+++ EXERCISE MATERIAL +++

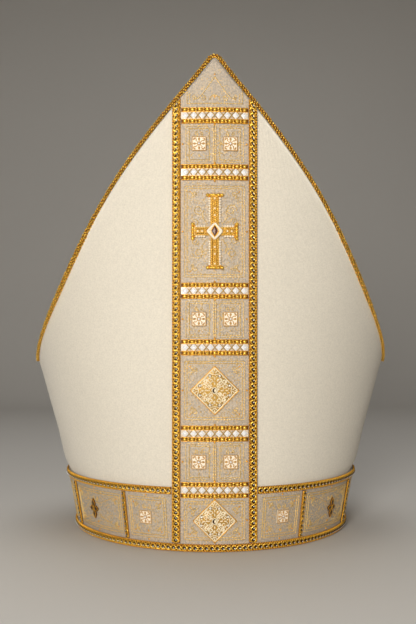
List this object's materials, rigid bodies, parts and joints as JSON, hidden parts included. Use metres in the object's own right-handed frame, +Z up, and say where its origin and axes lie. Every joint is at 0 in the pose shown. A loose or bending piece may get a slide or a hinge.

+++
+++ EXERCISE MATERIAL +++

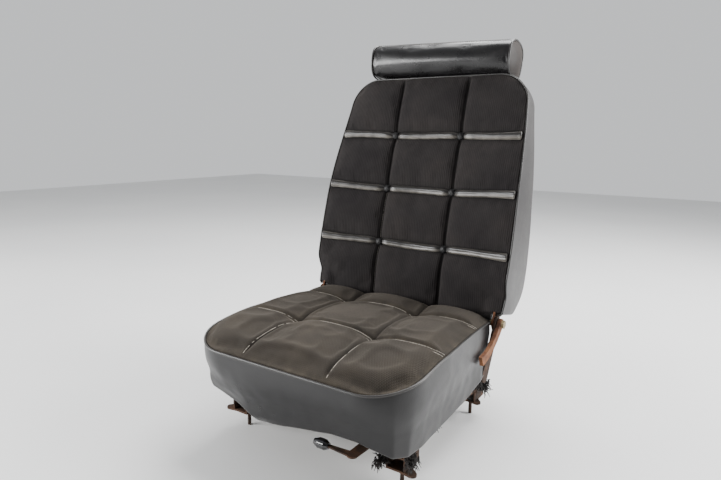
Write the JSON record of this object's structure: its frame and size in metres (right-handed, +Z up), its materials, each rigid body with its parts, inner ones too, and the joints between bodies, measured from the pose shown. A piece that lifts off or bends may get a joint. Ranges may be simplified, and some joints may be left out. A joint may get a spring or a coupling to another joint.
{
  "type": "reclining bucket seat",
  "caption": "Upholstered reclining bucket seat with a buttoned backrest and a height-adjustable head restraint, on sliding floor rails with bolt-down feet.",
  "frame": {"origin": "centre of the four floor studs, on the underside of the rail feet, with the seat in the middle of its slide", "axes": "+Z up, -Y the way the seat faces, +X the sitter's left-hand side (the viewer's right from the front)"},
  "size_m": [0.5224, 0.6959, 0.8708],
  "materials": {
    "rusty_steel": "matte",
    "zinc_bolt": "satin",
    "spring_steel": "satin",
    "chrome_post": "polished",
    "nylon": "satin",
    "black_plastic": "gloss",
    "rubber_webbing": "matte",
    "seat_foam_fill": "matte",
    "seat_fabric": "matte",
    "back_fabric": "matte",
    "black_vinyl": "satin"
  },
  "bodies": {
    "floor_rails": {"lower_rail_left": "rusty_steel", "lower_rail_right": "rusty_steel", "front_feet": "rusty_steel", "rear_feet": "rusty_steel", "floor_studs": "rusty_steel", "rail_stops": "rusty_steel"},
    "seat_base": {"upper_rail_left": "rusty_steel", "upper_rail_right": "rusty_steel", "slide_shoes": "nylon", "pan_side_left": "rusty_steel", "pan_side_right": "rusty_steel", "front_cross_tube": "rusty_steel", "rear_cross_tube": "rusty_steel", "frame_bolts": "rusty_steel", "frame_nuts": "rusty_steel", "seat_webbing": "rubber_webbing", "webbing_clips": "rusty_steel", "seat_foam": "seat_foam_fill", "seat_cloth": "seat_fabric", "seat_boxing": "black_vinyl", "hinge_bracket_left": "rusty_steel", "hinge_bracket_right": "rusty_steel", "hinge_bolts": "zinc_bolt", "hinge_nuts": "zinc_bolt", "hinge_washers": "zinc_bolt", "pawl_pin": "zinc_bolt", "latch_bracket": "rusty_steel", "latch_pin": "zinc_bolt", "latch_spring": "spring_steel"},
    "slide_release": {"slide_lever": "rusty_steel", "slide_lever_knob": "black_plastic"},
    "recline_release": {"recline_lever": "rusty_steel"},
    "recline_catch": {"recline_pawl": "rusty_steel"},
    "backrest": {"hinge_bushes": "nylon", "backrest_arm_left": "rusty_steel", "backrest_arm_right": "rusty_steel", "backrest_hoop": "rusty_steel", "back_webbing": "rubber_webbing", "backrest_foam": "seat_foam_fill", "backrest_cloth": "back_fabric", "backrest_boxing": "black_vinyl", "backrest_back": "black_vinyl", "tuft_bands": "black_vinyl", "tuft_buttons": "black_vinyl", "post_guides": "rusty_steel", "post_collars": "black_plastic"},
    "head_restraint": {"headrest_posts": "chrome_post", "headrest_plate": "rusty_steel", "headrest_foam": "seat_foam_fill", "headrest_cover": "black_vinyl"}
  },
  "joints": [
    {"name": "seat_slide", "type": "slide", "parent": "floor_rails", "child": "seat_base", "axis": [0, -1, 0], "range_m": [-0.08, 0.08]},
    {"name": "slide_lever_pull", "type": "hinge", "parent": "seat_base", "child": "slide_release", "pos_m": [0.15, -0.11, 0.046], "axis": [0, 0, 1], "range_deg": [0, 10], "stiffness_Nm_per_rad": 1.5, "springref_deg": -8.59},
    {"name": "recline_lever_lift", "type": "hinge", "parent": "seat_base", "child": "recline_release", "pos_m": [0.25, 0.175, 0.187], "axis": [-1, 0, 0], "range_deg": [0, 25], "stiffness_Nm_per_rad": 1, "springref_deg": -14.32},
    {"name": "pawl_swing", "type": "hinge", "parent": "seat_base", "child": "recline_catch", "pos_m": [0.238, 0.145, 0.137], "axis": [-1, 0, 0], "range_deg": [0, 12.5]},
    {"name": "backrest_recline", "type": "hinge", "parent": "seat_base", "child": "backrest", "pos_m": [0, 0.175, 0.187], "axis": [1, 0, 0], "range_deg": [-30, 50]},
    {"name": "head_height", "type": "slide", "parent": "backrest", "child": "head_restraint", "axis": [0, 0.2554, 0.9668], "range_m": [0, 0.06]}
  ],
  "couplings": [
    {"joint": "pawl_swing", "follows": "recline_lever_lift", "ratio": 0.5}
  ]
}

+++

▶ TASK GOAL
Search the data above for the word "bodies", then gather each line in which it appears.

▶ OUTPUT
List this object's materials, rigid bodies, parts and joints as JSON, hidden parts included. Use metres in the object's own right-handed frame, +Z up, and say where its origin and axes lie. Every joint is at 0 in the pose shown. A loose or bending piece may get a slide or a hinge.
Write the JSON record of this object's structure: its frame and size in metres (right-handed, +Z up), its materials, each rigid body with its parts, inner ones too, and the joints between bodies, measured from the pose shown. A piece that lifts off or bends may get a joint. Ranges may be simplified, and some joints may be left out. A joint may get a spring or a coupling to another joint.
  "bodies": {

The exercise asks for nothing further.